LAWRENCEVILLE - Two Central Gwinnett High students - including a star wide receiver - were arrested Monday in connection with passing $30 worth of fake money, records show.

Malcolm Alvin Moulton, a star senior wide receiver on the Black Knights football team, and Daryle Davon Wesley, a former Berkmar football standout, are charged with forgery in the first degree, according to a Gwinnett County School Police arrest report.

According to the report, Moulton, 17, and Wesley, 18, used three counterfeit $10 bills Monday morning at Central Gwinnett's book store. Surveillance video captured the act, the report states.

Moulton, listed at 5-foot-11, 189 pounds, led Central Gwinnett with 40 catches for 545 yards and five touchdowns as a junior. Wesley had 137 tackles last season as a linebacker for Berkmar, which was third in the county. A Berkmar school official confirmed Wesley is not on Central Gwinnett's football team.

Both teens posted $2,950 bond Tuesday, jail records show.

Ed Stokes, Central Gwinnett's football coach, said he will await the completion of the investigation before making a decision on Moulton's future with the team.

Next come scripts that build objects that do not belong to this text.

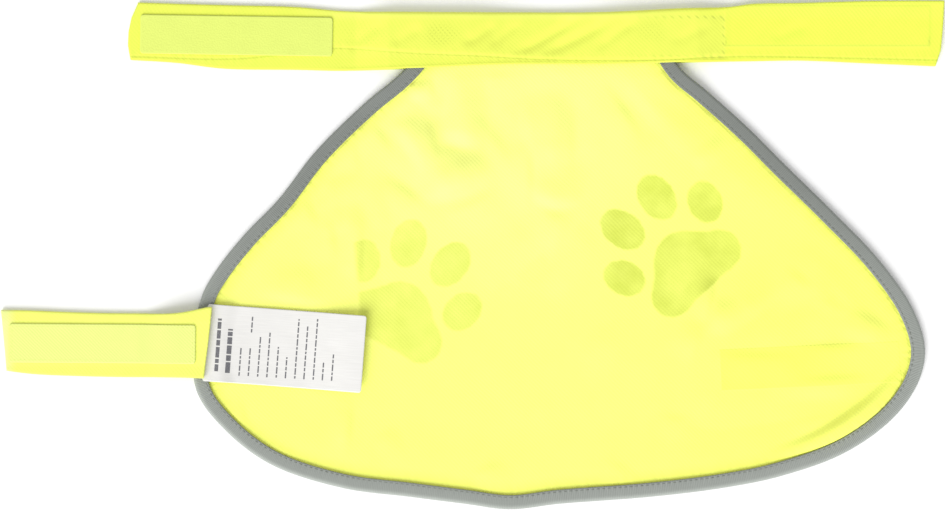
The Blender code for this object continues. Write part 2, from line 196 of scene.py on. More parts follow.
# Flat rectangles: the hook-and-loop patches, the label, and the reflective strip under the neck strap.
Rectangle = namedtuple("Rectangle", "x y length width turn")
NECK_LOOP = Rectangle(-0.1209, 0.1124, 0.0985, CLOSURE_WIDTH, math.radians(-0.9))
NECK_HOOK = Rectangle(0.1816, 0.1170, 0.1040, CLOSURE_WIDTH, 0.0)
BELLY_HOOK = Rectangle(-0.1893, -0.0454, 0.0960, CLOSURE_WIDTH, math.radians(-0.4))
BELLY_LOOP = Rectangle(0.1730, -0.0569, 0.0910, CLOSURE_WIDTH, math.radians(2.7))
LABEL = Rectangle(-0.0962, -0.0478, 0.0815, 0.0395, math.radians(-4.3))
REFLECTIVE = Rectangle(0.0290, 0.1115, 0.1990, CLOSURE_WIDTH, 0.0)
PATCH_CORNER = 0.0015
STRIP_CORNER = 0.0004
LABEL_CORNER = 0.0012

# How high the label's free end stands up, and the share of its length from which it does.
LABEL_LIFT = 0.0030
LABEL_LIFT_FROM = 0.60

# The distances over which the panel comes down: the first is where it starts, the second where it ends.
OFF_BINDING = (0.009, 0.042)
OFF_STRAP = (0.004, 0.026)
OFF_PATCH = (0.004, 0.030)
OFF_LABEL = (0.004, 0.016)
CREASED_FROM_EDGE = (0.0075, 0.0100)
CREASED_FROM_STRAP = (0.0005, 0.0080)
CREASED_FROM_LABEL = (0.0005, 0.0060)
LOOSE_FROM_EDGE = (0.0125, 0.026)
LABEL_OFF_BINDING = (0.013, 0.021)

STRAP_OFF_PATCH = (0.008, 0.022)
CEILING_MARGIN = 0.0150
CEILING_SMOOTHING = 0.0080
BELLY_CLIMB = (-0.1700, -0.1490)

# Broad places where the cloth stands off the surface. Less than SETTLE of it is pressed flat.
SETTLE = 0.0004
Swell = namedtuple("Swell", "x y reach_x reach_y height")
SWELLS = in_metres(Swell, [
    (20, 56, 56, 33, 2.6),
    (-48, 28, 33, 28, 2),
    (88, 68, 28, 26, 1.7),
    (50, -2, 36, 24, 1.4),
    (178, -10, 34, 17, 1.8),
    (188, -80, 32, 16, 1.5),
])

# The panel's main folds, the same as the model's.
Fold = namedtuple("Fold", "x0 y0 x1 y1 bow reach height")
FOLDS = in_metres(Fold, [
    (3, 77, 24, 49, 2.5, 6.5, -0.7),
    (54, 90, 53, 37, 0, 6.5, -0.8),
    (72, 88, 96, 55, 1, 6.5, -0.8),
    (41, 88, 42, 44, 0, 7, 0.9),
    (27, 37, 59, 33, -6, 7, 0.7),
    (-23, 35, 11, 48, 0, 7, 1.3),
    (-20, 77, -11, 50, 0, 6.5, -1),
    (-42, 73, -23, 42, 3, 6.5, 0.9),
    (-50, 46, -25, 27, 1, 6.5, -1.1),
    (-60, 26, -60, -17, 0, 6.5, 1.3),
    (-79, 33, -72, 8, 2, 7, 1),
    (27, 17, 3, -22, 0, 7.5, 0.7),
    (59, 17, 39, -23, 0, 8, 0.7),
    (120, -38, 146, -20, 0, 6.5, 0.7),
    (166, -13, 210, -38, 0, 7.5, 1.1),
    (213, -62, 164, -96, 2, 7, 2.2),
    (-67, -74, -67, -101, 1, 7, 0.8),
    (14, -106, -4, -114, 1, 7, 0.8),
])

# The share of a fold's length over which it rises from nothing, at each end.
FOLD_TAPER = 0.30

# Finer creases of the panel, too narrow for the solid. Each one is steep on the left of its line, from its
# start to its end, and falls off gently on the right, GENTLE_SIDE times as far. TAPER is the share of its
# length over which it rises at each end, and CREASE_DEPTH multiplies all of the heights.
GENTLE_SIDE = 6.5
TAPER = 0.48
CREASE_DEPTH = 1.5
CREASES = in_metres(Fold, [
    (-25, 35, -46, 69, -4.5, 3.6, 1.3),
    (-7, 58, -13, 100, 0, 6, 0.8),
    (7, 56, -19, 61.5, 0, 5, 2.3),
    (12, 44, -29, 27, 3, 4.2, 2.3),
    (8, 76, 8, 100, 0, 3.4, 0.4),
    (54, 92.5, 36, 95, 0, 5, 0.5),
    (31, 45, 25, 84, 1, 4, 0.9),
    (61, 29, 25, 35, 6, 3.4, 1.2),
    (-72, 22, -77, 40, 0, 4, 0.7),
    (-60, -8, -65, 29, 0, 3.4, 0.6),
    (-39, 18, -54, 13, 0, 4.2, 0.5),
    (-39, -14, -50, -8, 0, 4.8, 0.4),
    (98, 60, 73, 94, -1, 4.2, 0.7),
    (116, 44, 92, 70, 0, 4.8, 0.6),
    (120, 42, 111, 53, 0, 4, 0.7),
    (10, -31, 20, -11, 0, 4, -0.9),
    (20, -14, 46, 21, -2, 3.6, -0.7),
    (-70, -27, -116, -19, 0, 3.4, 1.1),
    (160, -16, 120, -44, 1.5, 4, 1.4),
    (122, -42, 125, -20, 0, 2.4, 0.9),
    (216, -46, 180, -35, 1, 4.4, 0.9),
    (200, -69, 150, -73, 0, 4.4, 1),
    (-34, 81, -27, 90, 0, 3, 0.5),
    (-55, 71, -39, 49, 1, 3, 0.8),
    (-40, 79, -26, 76, 0, 4.6, 0.2),
    (-27, 76, -16, 40, 1.5, 2.6, 0.4),
    (-19, 50, 7, 50, 1, 5, 0.3),
    (-2, 75, 23, 40, 2.2, 3.2, 0.4),
    (28, 60, 28.5, 20, 1.5, 2.8, 1),
    (52, 84, 48, 35, 1, 3.4, 0.5),
    (44, 62, 44, 38, 0, 4, 0.5),
    (64, 92, 89, 55, 1.5, 3, 0.6),
    (-48, 42, -19, 21, 1, 3, 0.7),
    (-61, 63, -58, 40, 0, 2.4, 0.5),
    (-87, 32, -78, 12, 0, 3, 0.8),
    (-75.5, 23, -69, -6, 1, 3, 0.8),
    (-56, 21, -57.5, -24, -1, 2, 0.8),
    (-22, 92, -20, 79, 0, 2.6, 0.8),
    (55, 26, 40, -8, -1.5, 3.4, 0.8),
    (32, 25, 52, 19, -1.5, 2.8, 0.5),
    (-17, 21, 15, 36, -1.5, 2.8, 0.6),
    (90, 91, 174, 17, -2, 8, 1.2),
    (160, -5, 176, -19, 0, 3.6, 0.8),
    (174, -18, 194, -29, 0, 4, 0.8),
    (188, -25, 219, -42, 1, 4.2, 0.8),
    (52, -49, 89, -33, 1, 6, 0.4),
    (125, -10, 120, -36, 0, 1.8, 0.9),
    (120, -34, 111, -57, 0, 2.6, 0.7),
    (145, -103, 227, -47, -9.5, 2.6, 3.1),
    (-61, -70, -64.5, -106, 0, 2, 0.7),
    (-53, -97, -38, -88, 0, 3.4, 0.4),
    (-4, -114, 18, -105, 0, 2.8, 0.5),
    (66, -103, 87, -115, 0, 3, 0.4),
    (93, -82.5, 116, -84, 0, 2.2, 0.3),
    (-119.5, -70, -115, -92, 0, 2.4, 0.4),
    (-113, -94, -83, -107, 0, 3, 0.8),
    (117, -50, 172, -51, -1, 3, 0.6),
    (164, -46.5, 208, -46.5, 0, 2.4, 0.7),
    (160, -64.5, 209, -61.5, 0, 2.2, 0.5),
    (-87, -2, -80, -21, 0, 4, 0.3),
])

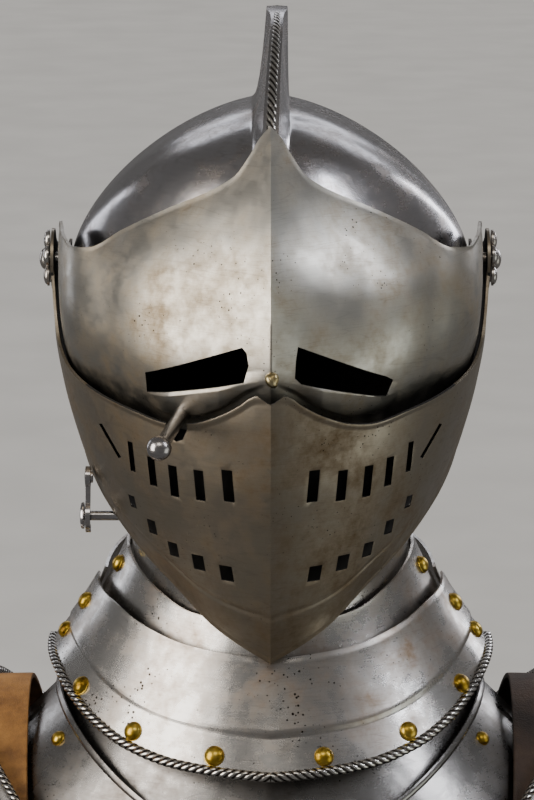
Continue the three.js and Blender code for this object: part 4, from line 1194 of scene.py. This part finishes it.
NECK = head(0, 0, -170)
lower_spots = [on_surface(front_lower_at, a, 0.875, NECK) for a in (-60.5, -38.4, -14.6, 13.8, 38.6, 61.5)]
lower_spots += [on_surface(front_lower_at, a, v, NECK, 0.9 if v < STEP_AT else 0)
                for a, v in ((-85, 0.74), (-83, 0.3), (85, 0.74), (82, 0.3))]
lower_spots += [on_surface(front_upper_at, a, 0.28, NECK) for a in (-84, 83)]
rivets("front_lame_rivets", lower_spots, rivet_brass, "chin_guard")
rear_spots = [on_surface(rear_lower_at, a, 0.84, NECK) for a in (-70, -46, -23, 0, 23, 46, 70)]
rear_spots += [on_surface(rear_upper_at, a, 0.4, NECK) for a in (-70, 0, 70)]
rivets("rear_lame_rivets", rear_spots, rivet_brass, "harness")
GORGET_HEART = (0, 0, -160)
gorget_spots = [on_surface(yoke_front_at, a, v, GORGET_HEART)
                for a, v in ((-66, 0.16), (66, 0.16), (-78, 0.42), (78, 0.42))]
gorget_spots += [on_surface(yoke_rear_at, a, 0.14, GORGET_HEART) for a in (-62, 62, -30, 30)]
rivets("gorget_rivets", gorget_spots, rivet_brass, "harness", 3.8, 2.6)
for side, sign in SIDES:
    heart = (sign * 170, TORSO_Y, -190)
    turns = (-92, -76, -60, -44, -28, -12, 6, 24, 42, 60, 78, 92)
    spots = [on_surface(lambda t, u, sign=sign: pauldron_at(sign, t, u), t, 0.11, heart) for t in turns]
    rivets(f"pauldron_{side}_rivets", spots, rivet_brass, f"shoulder_{side}", 3.8, 2.6)

# %% [markdown]
# ## Floor, light and camera
# The armour hangs where a wearer would carry it, so the floor lies well below it. Polished metal shows
# what stands round it: one large soft box beside the camera gives the broad highlight, and weaker boxes
# and strips at the other side, above and behind give the narrow ones. The world is kept darker than the
# floor so that the steel keeps its contrast.

# %% Floor
FLOOR_UP = -1.45
deselect()
bpy.ops.mesh.primitive_plane_add(size=60, location=(0, 0, FLOOR_UP))
floor = bpy.context.object
floor.name = "studio_floor"
paper, paper_shader = new_finish("studio_floor_paper")
paper_where = add_node(paper, "ShaderNodeTexCoord")
fibre = add_node(paper, "ShaderNodeTexNoise", [("Vector", paper_where, "Object")], Scale=3.0, Detail=4.0)
tone = add_node(paper, "ShaderNodeValToRGB", [("Fac", fibre, "Fac")])
set_ramp(tone, (0.3, "#c9c6c1"), (0.7, "#d2cfca"))
paper.node_tree.links.new(tone.outputs["Color"], paper_shader.inputs["Base Color"])
paper_shader.inputs["Roughness"].default_value = 0.9
floor.data.materials.append(paper)
# Neither the floor nor the sun is mirrored. No real room does this: it keeps the steel as dark as in the
# photograph, which was taken against black.
floor.visible_glossy = False

# %% Lights


def soft_box(name, place, aim, width, height, watts, colour="#ffffff"):
    light = bpy.data.lights.new(name, "AREA")
    light.shape = "RECTANGLE"
    light.size, light.size_y = width, height
    light.energy = watts
    light.color = linear(colour)[:3]
    lamp = linked(name, light)
    lamp.location = place
    lamp.rotation_euler = (Vector(aim) - Vector(place)).to_track_quat("-Z", "Y").to_euler()
    lamp.visible_camera = False


soft_box("box_left", (-2.2, -1.25, 0.75), (0, 0, 0.1), 1.5, 2.3, 70, "#fff8f0")
soft_box("card_right", (2.6, -0.9, -0.6), (0, 0, 0.0), 1.8, 1.6, 12, "#eef2ea")
soft_box("strip_right", (2.1, -0.65, 1.6), (0, 0, 0.0), 0.24, 1.2, 17, "#f2f5ff")
soft_box("box_top_front", (0, -1.8, 2.2), (0, 0, 0), 1.6, 0.8, 13, "#fff8ee")
soft_box("box_behind", (0.2, 2.4, 1.5), (0, 0, 0.2), 2.6, 0.5, 8, "#f2f5ff")
soft_box("rim_right", (1.75, 2.0, 0.75), (0, 0, 0.2), 0.4, 1.1, 14, "#f2f5ff")
soft_box("rim_left", (-2.0, 1.9, 0.5), (0, 0, 0.1), 0.6, 1.4, 6, "#f2f5ff")
sun = bpy.data.lights.new("ceiling_glow", "SUN")
sun.energy = 2.2
sun.angle = rad(60)
glow = linked("ceiling_glow", sun)
glow.location = (0, 0, 3)
glow.visible_glossy = False
world = bpy.data.worlds.new("studio")
bpy.context.scene.world = world
world.use_nodes = True
world.node_tree.nodes["Background"].inputs["Color"].default_value = linear("#8f8d8c")
world.node_tree.nodes["Background"].inputs["Strength"].default_value = 0.5

# %% Camera
CAMERA_BACK = 1.6
CAMERA_UP_ANGLE = 10
AIM_DOWN = 12.5
camera_data = bpy.data.cameras.new("camera")
camera_data.lens = 145.8
camera_data.sensor_width = 36
camera = linked("camera", camera_data)
camera.location = (-0.0017, -CAMERA_BACK * math.cos(rad(CAMERA_UP_ANGLE)),
                   PIVOT_UP * MM + CAMERA_BACK * math.sin(rad(CAMERA_UP_ANGLE)))
camera.rotation_euler = (rad(90 - AIM_DOWN), 0, 0)
bpy.context.scene.camera = camera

"I am concerned about Malcolm," Stokes said in a statement. "He is a gifted athlete who had recently made considerable strides in his work ethic and his leadership on the field. Our athletes have to understand they must represent themselves off the field as well as on. My sincere hopes are that whatever the outcome of Malcolm's investigation, he will learn to abstain from negative influences and make better choices for himself."

Moulton is the second Black Knight football player to be arrested this month.

Senior running back Diante Drake, who has drawn interest from several major Division I schools, is apparently suspended for at least five games in connection with his Aug. 5 arrest for allegedly possessing less than one ounce of marijuana. Drake, also arrested in December 2007 on a similar charge, rushed for 1,501 yards last season as a junior.

- Sports editor Will Hammock and sports writers Brandon Brigman and David Friedlander contributed to this report.

SideBar: Coach Ed Stokes' statement

I am aware of the charges filed against Malcolm for first degree forgery. I will, of course, await the completion of the investigation and make sure I have all of the facts before deal with the consequences in relation to his participation on our football team.

I am concerned about Malcolm. He is a gifted athlete who had recently made considerable strides in his work ethic and his leadership on the field. Our athletes have to understand they must represent themselves off the field as well as on. My sincere hopes are that whatever the outcome of Malcolm's investigation, he will learn to abstain from negative influences and make better choices for himself.

Our team motto is "Building Young Men of Character while Striving to Win Championships on the Field of Play". Given recent events, one might question as to how well that message is being received. However, I am very pleased that the vast majority of our football team is made up of good, upstanding young gentlemen. It is unfortunate that the actions of a few have damaged and severely misrepresented the overall makeup of our program. One of the things we have preached to them is "To whom much is given, much is expected." When players are blessed with talent, and put in the limelight, that means that there is responsibility that goes with it. Their actions affect not only themselves, but the team, their families, and our program as a whole.

I realize that my job as a head coach is in dealing with teenagers who will make mistakes. And while part of my job is to give them a chance to correct themselves and teach them to do right, I will not continually do so and put the rest of our team and our program in jeopardy. Playing football for Central Gwinnett should be an honor and a privilege.

Coach Dennis Roland did an excellent job as a head coach of trying to instill character in our young men, and trying to teach them that we care about them not just in football, but we care about them socially, spiritually, and academically as well. We will continue to plant those seeds just as Coach Roland did, but is ultimately up to our young men to make those decisions for themselves.

Despite recent adversity, I am very pleased in the direction our program is going, and I also confident that our young men are resilient enough to move forward towards winning on the football field. We will continue to focus on the players who are here and who are working hard to win a championship. I still believe we have more than enough talent to compete at a very high level this year and we're excited about our upcoming game against Daytona Mainland.